As in 'appears to respond to stimuli'? Still sounds behavioural to me. — Isaac
No, 'sentience' as in 'consciousness'. Sorry for the appalling circularity, but I think it goes with the territory. All I have are synonyms and reflexive introspection.
Anything, or nothing. To get the idea of consciousness, we have to abstract it from awareness of some particular thing. Otherwise we might be conscious when we are tasting an orange, but not when tasting an apple, which would be absurd. [funtionalist hat] If I were a functionalist (I'm not) I could express this abstraction by saying that there are general characteristics of brain function when someone is experiencing that remain the same no matter what someone is experiencing, be it an apple or orange or whatever. It is those general features that constitute consciousness. Any any system that is instantiating those functions is conscious. [/functionalist hat]
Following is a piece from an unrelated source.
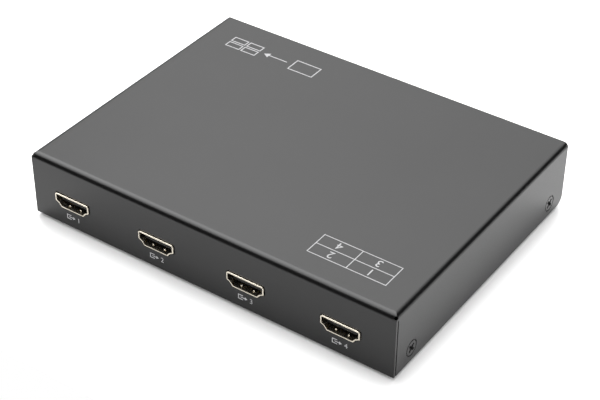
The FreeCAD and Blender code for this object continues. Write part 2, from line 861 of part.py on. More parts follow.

And 'experience' here means? Is it the same as awareness? Does a rock 'experience' being dropped from a cliff? I'd say it doesn't because it is not aware of the event, but you offered this in addition to awareness, so I'm guessing you mean something more? — Isaac
It means 'awareness', 'subjectivity' (to add another one) and the other things I said. These are all more or less synonyms, perhaps with slight differences of emphasis, but I think they are all pretty much the same concept.
For the record I do think that the rock feels something, is aware of something, is a subject, has an experience, when dropped off a cliff. What it feels I don't think is important or interesting in the same way that what a person feels when dropped off a cliff is important and interesting. Although I know there are Rights for Rocks groups that would find this offensive.